**WHAT THIS TASK INVOLVES**
Nothing but the lines from the line that contains "round one end" through the line that contains "if empty is" should appear in the output, each reproduced exactly.

┌─ SUPPLIED INFORMATION

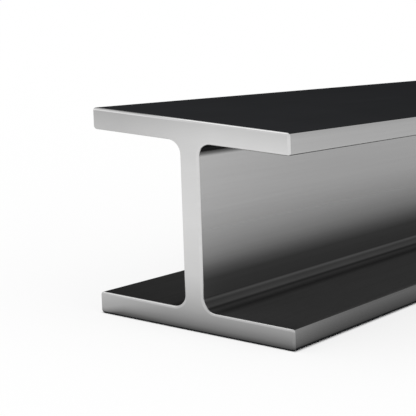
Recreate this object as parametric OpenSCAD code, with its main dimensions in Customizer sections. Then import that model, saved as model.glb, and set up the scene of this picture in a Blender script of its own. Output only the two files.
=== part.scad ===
// A hot-rolled steel H-section, sawn square to length and lying on one flange.
// The length runs along X, the web stands along Z, and the origin is at the middle of the underside.

/* [Length] */
// Length between the two sawn ends
beam_length = 1000; // [300:50:3000]

/* [Section] */
// Width of both flanges
flange_width = 100; // [90:1:130]
// Height over both flanges
section_height = 96; // [80:1:130]
// Thickness of each flange
flange_thickness = 10; // [8:0.5:16]
// Thickness of the web
web_thickness = 9.5; // [6:0.5:14]

/* [Rolled edges] */
// Radius of the roots, where the web runs into the flanges
root_radius = 6; // [3:0.5:12]
// Radius of the toes, at the flanges' long edges
toe_radius = 1.5; // [1.2:0.1:2.5]

/* [Sawn ends] */
// Width of the bevel left round each end where the saw's burr was taken off
end_bevel = 0.8; // [0.3:0.1:1]

/* [Hidden] */
$fn = 64;

half_width = flange_width / 2;
half_height = section_height / 2;
half_web = web_thickness / 2;
// Height of a flange's inner face above the middle of the section
inner_face = half_height - flange_thickness;
// Distance of a flange's middle from the middle of the section
flange_middle = half_height - flange_thickness / 2;
// How far each cutter reaches past the surface that it cuts
cutter_reach = 0.1;
quarter_turn = 90;
steel_colour = [0.62, 0.63, 0.64];

// Section of one flange, a flat bar with four round toes
module flange_section() {
    square([flange_width - 2 * toe_radius, flange_thickness], center = true);
    square([flange_width, flange_thickness - 2 * toe_radius], center = true);
    for (x = [-1, 1], y = [-1, 1])
        translate([x * (half_width - toe_radius), y * (flange_thickness / 2 - toe_radius)])
            circle(r = toe_radius);
}

// Section of the web, from the middle of one flange to the middle of the other, with its four hollow roots
module web_section() {
    root_height = inner_face - root_radius;
    difference() {
        square([web_thickness + 2 * root_radius, 2 * flange_middle], center = true);
        for (x = [-1, 1]) {
            translate([x * (half_web + root_radius), 0])
                square([2 * root_radius, 2 * root_height], center = true);
            for (y = [-1, 1])
                translate([x * (half_web + root_radius), y * root_height])
                    circle(r = root_radius);
        }
    }
}

// The whole section, centred, with its width along X and its height along Y
module beam_section() {
    web_section();
    for (y = [-1, 1])
        translate([0, y * flange_middle])
            flange_section();
}

// Section of the bevel's cutter: X runs out of the beam's surface, and Y runs into the beam from its end
module bevel_profile()
    polygon([
        [-end_bevel - cutter_reach, -cutter_reach],
        [cutter_reach, -cutter_reach],
        [cutter_reach, end_bevel + cutter_reach]
    ]);

// Cutter along a flat of the section, which has the open air on the left of the way from start to finish
module straight_bevel(start, finish) {
    way = finish - start;
    translate(start)
        rotate(atan2(way.y, way.x))
            rotate([quarter_turn, 0, quarter_turn])
                linear_extrude(norm(way))
                    bevel_profile();
}

// Cutter round a toe, over the quarter turn that begins at the given angle
module toe_bevel(centre, angle)
    translate(centre)
        rotate(angle)
            rotate_extrude(angle = quarter_turn)
                translate([toe_radius, 0])
                    bevel_profile();

// Cutter along the hollow of a root, over the quarter turn that begins at the given angle
module root_bevel(centre, angle)
    translate(centre)
        rotate(angle)
            rotate_extrude(angle = quarter_turn)
                translate([root_radius, 0])
                    mirror([1, 0])
                        bevel_profile();

// Cutters for a quarter of the section's outline, from the flange's outer face round to the web
module quarter_bevel() {
    toe_x = half_width - toe_radius;
    root_x = half_web + root_radius;
    straight_bevel([0, half_height], [toe_x, half_height]);
    toe_bevel([toe_x, half_height - toe_radius], 0);
    straight_bevel([half_width, half_height - toe_radius], [half_width, inner_face + toe_radius]);
    toe_bevel([toe_x, inner_face + toe_radius], -quarter_turn);
    straight_bevel([toe_x, inner_face], [root_x, inner_face]);
    root_bevel([root_x, inner_face - root_radius], quarter_turn);
    straight_bevel([half_web, inner_face - root_radius], [half_web, 0]);
}

// The bevel's cutters all round one end
module end_cutters()
    for (x = [0, 1], y = [0, 1])
        mirror([x, 0, 0])
            mirror([0, y, 0])
                quarter_bevel();

// The beam, rolled upright along Z and then laid down along X
module h_beam()
    color(steel_colour)
        translate([0, 0, half_height])
            rotate([quarter_turn, 0, quarter_turn])
                difference() {
                    linear_extrude(beam_length, center = true)
                        beam_section();
                    for (end = [0, 1])
                        mirror([0, 0, end])
                            translate([0, 0, -beam_length / 2])
                                end_cutters();
                }

h_beam();
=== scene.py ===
"""Looks of a one-metre length of steel H-section, lying on a pale studio floor.

Lengths are in metres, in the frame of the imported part: X runs along the beam, Y across the flanges, and Z up
the web. The near end is at -X, and left and right are as the photograph shows them, with +Y on the left.
Tones are display greys from 0 to 255, and grey() makes colours of them.
"""

import math

import bmesh
import bpy
from mathutils import Matrix, Vector


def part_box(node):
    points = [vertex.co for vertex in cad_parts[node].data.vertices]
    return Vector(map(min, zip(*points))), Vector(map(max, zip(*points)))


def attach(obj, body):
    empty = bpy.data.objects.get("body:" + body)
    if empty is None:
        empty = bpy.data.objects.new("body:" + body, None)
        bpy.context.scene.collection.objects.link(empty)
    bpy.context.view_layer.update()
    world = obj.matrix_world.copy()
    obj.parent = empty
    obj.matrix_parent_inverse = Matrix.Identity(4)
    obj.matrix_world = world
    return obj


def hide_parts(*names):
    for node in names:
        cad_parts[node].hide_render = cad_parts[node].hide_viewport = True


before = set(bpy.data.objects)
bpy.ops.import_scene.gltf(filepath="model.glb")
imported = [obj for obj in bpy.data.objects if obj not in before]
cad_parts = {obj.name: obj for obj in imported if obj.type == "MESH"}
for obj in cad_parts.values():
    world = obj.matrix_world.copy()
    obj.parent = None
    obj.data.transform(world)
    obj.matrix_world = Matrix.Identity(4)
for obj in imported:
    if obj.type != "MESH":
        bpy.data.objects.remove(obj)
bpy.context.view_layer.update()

# The section, as the part's source has it. The beam's own length, width and height come from the frame.
FLANGE_THICKNESS = 0.010
WEB_THICKNESS = 0.0095
ROOT_RADIUS = 0.006
TOE_RADIUS = 0.0015
END_BEVEL = 0.0008
BEAM_LOW, BEAM_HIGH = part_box("h_beam")
SIZE = BEAM_HIGH - BEAM_LOW
MIDDLE_HEIGHT = SIZE.z / 2
# Heights at which the flanges' inner faces lie, and at which the roots run out into the web
LOWER_FLANGE = FLANGE_THICKNESS
LOWER_ROOT = LOWER_FLANGE + ROOT_RADIUS
UPPER_FLANGE = SIZE.z - LOWER_FLANGE
UPPER_ROOT = SIZE.z - LOWER_ROOT

# How finely the mesh follows the rounds, the bevel and the length
TOE_STEPS = 6
ROOT_STEPS = 16
BEVEL_STEPS = 4
RING_SPACING = 0.05
# Width of the flat rim beside the bevel, which takes the bevel's finish and its painted highlight
RIM_WIDTH = 0.0004
# How much the large faces outweigh the small ones in the shading
FLAT_WEIGHT = 100

# The beam's materials, in the order of its slots: the scale on the outer faces and in the channels, then the
# paler steel of the web, the toes, the sawn ends and the bevels round them. The outer scale is also on what
# rounds in under the beam, the lowest part of the toes and of the bevels.
OUTER, CHANNEL, WEB, TOE, SAWN, EDGE = range(6)
# The toes' rounds are bare steel where the upward or downward share of their normal is below this
LEVEL_SHARE = 0.72
# At the top of the web, the pale steel runs into the root as long as that share is below this
PALE_ROOT_SHARE = 0.35
# On the left half of an end, its edge takes a painted highlight where the upward share of the face beside it
# is above this. The rest of that half is as the sawn face.
HIGHLIGHT_EDGE_SHARE = 0.3

# The camera's place, then its turn from +X towards +Y, its dip below level and its roll, in degrees
CAMERA_PLACE = Vector((-1.1146, -0.3538, 0.1694))
CAMERA_TURN = 29.305
CAMERA_DIP = 9.001
CAMERA_ROLL = 4.321
LENS_MM = 138.88
SENSOR_MM = 36.0
# The photograph's upright edges lean by this much against its level ones, as the tangent of the angle
FRAME_SKEW = 0.1097

FLOOR_RADIUS = 40.0
FLOOR_SIDES = 96
# The floor lies this far under the beam, so that the two faces don't share one plane
FLOOR_GAP = 0.0001
FLOOR_WHITE = 0.99
# Share by which the camera sees the floor as plain white, which keeps the beam's shadow on it pale. It sets
# in over these distances from the beam's outline, so that the line of contact stays dark.
FLOOR_GLOW = 0.75
GLOW_EDGES = (-0.0005, 0.0010)
WHITE = (1.0, 1.0, 1.0, 1.0)

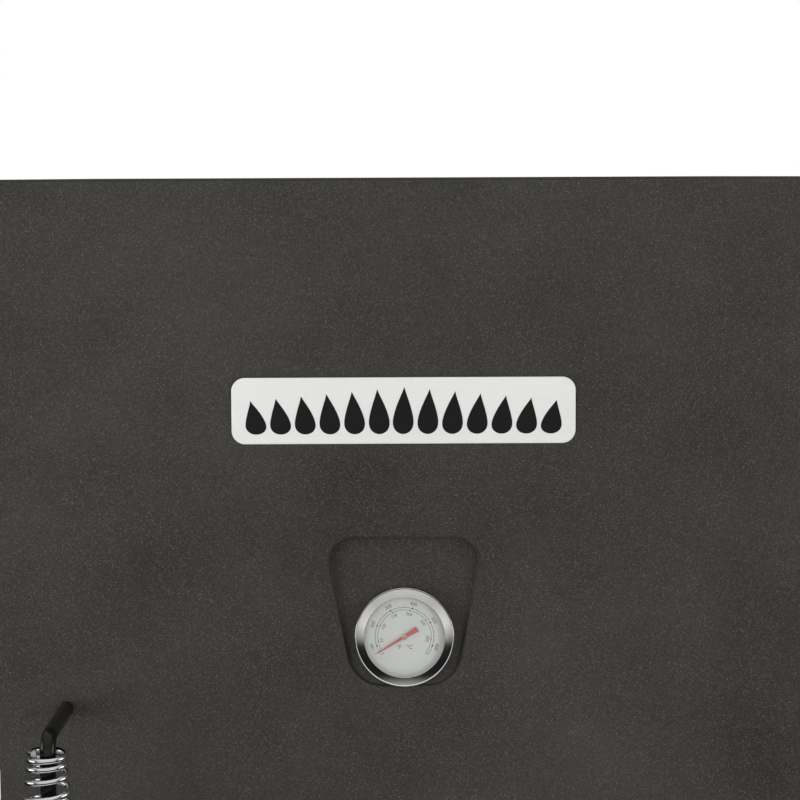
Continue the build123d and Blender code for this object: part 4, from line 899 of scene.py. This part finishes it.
def light_world():
    """White to the camera and an even dome for dull surfaces; metal sees a studio with dark flanks."""
    camera_level, dome_level = 1.0, 0.56
    below = ((0.0, 0.60), (0.10, 0.45), (0.16, 0.012), (0.39, 0.015))
    above = ((0.46, 0.50), (0.55, 0.85), (0.72, 0.50), (1.0, 0.80))
    flank_fall, flank_strip = (0.62, 0.84, 1.0, 0.25), (0.90, 0.96, 0.0, 2.6)
    rear_fall = (0.40, 0.75, 1.0, 0.12)
    world = World()
    place = world.nodes.new("ShaderNodeTexCoord")
    split = world.nodes.new("ShaderNodeSeparateXYZ")
    world.links.new(place.outputs["Generated"], split.inputs[0])
    height = world.mapped(split.outputs["Z"], (-1.0, 1.0, 0.0, 1.0))
    flank = world.maths("ABSOLUTE", split.outputs["X"])
    sides = world.maths("ADD", world.mapped(flank, flank_fall), world.mapped(flank, flank_strip))
    strength = world.maths("MULTIPLY", sides, world.mapped(split.outputs["Y"], rear_fall))
    studio = world.background(1.0)
    world.links.new(world.shade(height, (*below, *above)), studio.inputs["Color"])
    world.links.new(strength, studio.inputs["Strength"])
    seen = world.nodes.new("ShaderNodeLightPath").outputs
    dome = world.background(dome_level).outputs[0]
    reflected = world.choice(seen["Is Glossy Ray"], dome, studio.outputs[0])
    shown = world.choice(seen["Is Camera Ray"], reflected, world.background(camera_level).outputs[0])
    output = world.nodes.new("ShaderNodeOutputWorld")
    world.links.new(shown, output.inputs["Surface"])


def soft_light(name, place, aim, size, power):
    """A soft rectangle of light in watts, left out of the metal's reflections."""
    clear_selection()
    bpy.ops.object.light_add(type="AREA", location=place)
    lamp = take(name)
    lamp.data.shape = "RECTANGLE"
    lamp.data.size, lamp.data.size_y = size
    lamp.data.energy = power
    lamp.visible_glossy = False
    lamp.rotation_euler = (Vector(aim) - Vector(place)).to_track_quat("-Z", "Y").to_euler()


def set_camera():
    """Level with the roof, close in front of the upper door, looking slightly down."""
    stand_off = 1.187
    aim_below_roof = 0.1146
    side_step = -0.0018
    roll = math.radians(-0.25)
    place = Vector((side_step, door_face - stand_off, roof_top + 0.001))
    aim = Vector((side_step, door_face, roof_top - aim_below_roof))
    clear_selection()
    bpy.ops.object.camera_add(location=place)
    camera = take("camera")
    facing = (aim - place).to_track_quat("-Z", "Y").to_matrix()
    camera.rotation_euler = (facing @ Matrix.Rotation(roll, 3, "Z")).to_euler()
    camera.data.sensor_width = 36.0
    camera.data.lens = 103.5
    camera.data.clip_start = 0.05
    bpy.context.scene.camera = camera


lay_floor()
light_world()
soft_light("key_light", (-1.35, -1.15, 0.75), aim=(-0.05, -0.16, 0.80), size=(0.8, 0.9), power=32.0)
soft_light("fill_light", (1.5, -1.5, 1.15), aim=(0.05, -0.16, 0.90), size=(0.9, 1.2), power=30.0)
soft_light("back_light", (0.6, 2.4, 2.2), aim=(0.0, 0.2, 0.6), size=(1.6, 1.6), power=60.0)
set_camera()
bpy.context.scene.view_settings.view_transform = "Standard"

└─

**TASK RESPONSE**
// The bevel's cutters all round one end
module end_cutters()
    for (x = [0, 1], y = [0, 1])
        mirror([x, 0, 0])
            mirror([0, y, 0])
                quarter_bevel();

// The beam, rolled upright along Z and then laid down along X
module h_beam()
    color(steel_colour)
        translate([0, 0, half_height])
            rotate([quarter_turn, 0, quarter_turn])
                difference() {
                    linear_extrude(beam_length, center = true)
                        beam_section();
                    for (end = [0, 1])
                        mirror([0, 0, end])
                            translate([0, 0, -beam_length / 2])
                                end_cutters();
                }

h_beam();
=== scene.py ===
"""Looks of a one-metre length of steel H-section, lying on a pale studio floor.

Lengths are in metres, in the frame of the imported part: X runs along the beam, Y across the flanges, and Z up
the web. The near end is at -X, and left and right are as the photograph shows them, with +Y on the left.
Tones are display greys from 0 to 255, and grey() makes colours of them.
"""

import math

import bmesh
import bpy
from mathutils import Matrix, Vector


def part_box(node):
    points = [vertex.co for vertex in cad_parts[node].data.vertices]
    return Vector(map(min, zip(*points))), Vector(map(max, zip(*points)))


def attach(obj, body):
    empty = bpy.data.objects.get("body:" + body)
    if empty is None:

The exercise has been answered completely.